S'il parait évident que ce sont bien les États-Unis qui conduisent la guerre en Ukraine, il reste à convaincre l'opinion publique mondiale que c'est une guerre juste et gagnable, puis à convaincre l'opinion européenne que l'Europe doit en payer la facture, alors que l'on voit déjà que les États-Unis ont renoncé à en faire supporter le poids à l'Afrique lorsqu'ils ont accepté de mauvais gré les livraisons par bateau des céréales ukrainiennes et russes et que l'UE a accepté que la Hongrie continue de se fournir en gaz russe.

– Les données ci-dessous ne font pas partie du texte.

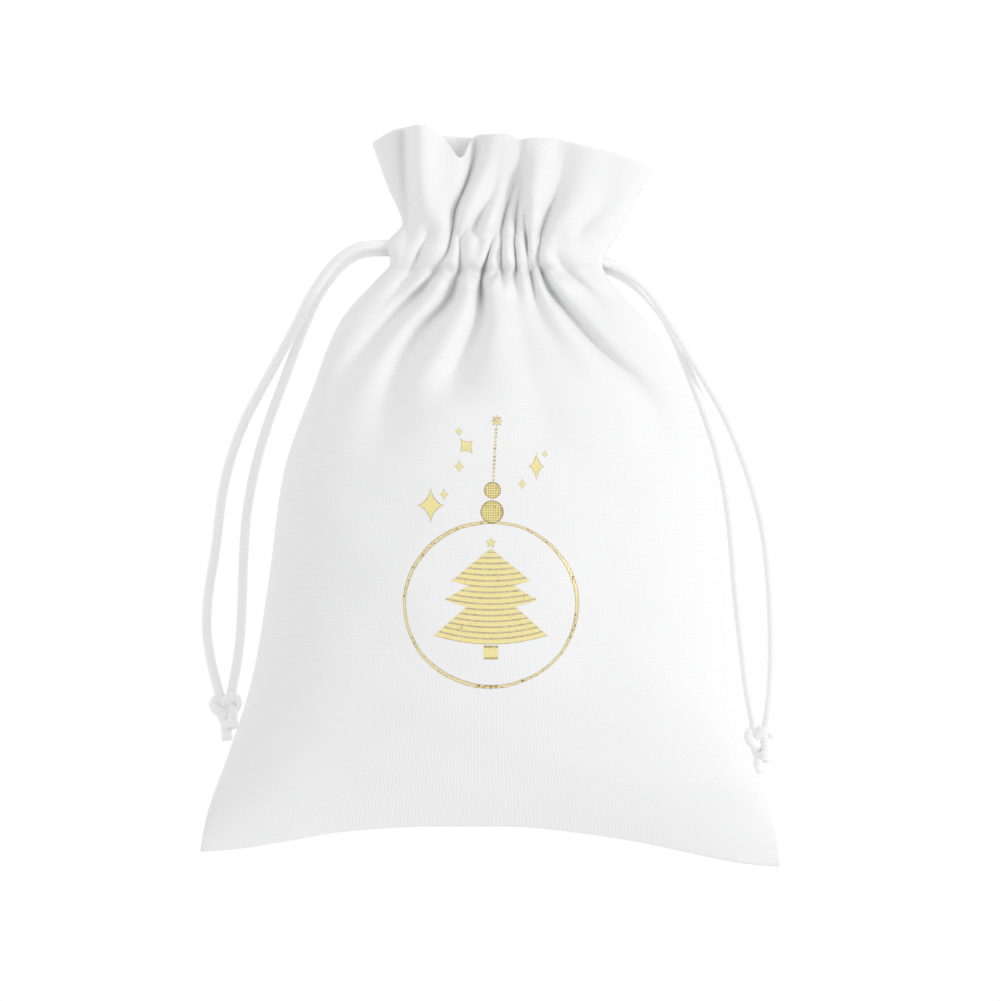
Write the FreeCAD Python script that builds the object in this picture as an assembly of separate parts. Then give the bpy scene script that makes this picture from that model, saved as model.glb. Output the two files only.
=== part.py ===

En effet, il reste à savoir si la stratégie indirecte de Washington résistera à l'épreuve du temps. Au Donbass, sous le pilonnage de l'artillerie russe, les troupes ukrainiennes perdent des centaines d'hommes chaque jour, reculent, capitulent, désertent ou trahissent, comme ce général ukrainien qui, avant de passer à l'est, a livré deux de nos quinze Caesar aux Russes, un camouflet que n'ont pas encore osé révéler les médias français.
Mais si le front ukrainien finissait par craquer sous la pression de l'armée russe et de son artillerie, les États-Unis se risqueront-ils, pour laver l'affront, à engager directement les forces de l’Otan ?
Pourtant, qui croit que la Russie acceptera de se laisser vaincre ? Un match nul semblant la seule solution acceptable pour les deux parties, il reste donc à ce qu'elles acceptent d'en convenir le plus tôt possible pour le bien de l'Ukraine.
NB: une grande partie de la documentation utilisée dans ce billet provient des articles du spécialiste de la défense, Meriadec Raffray.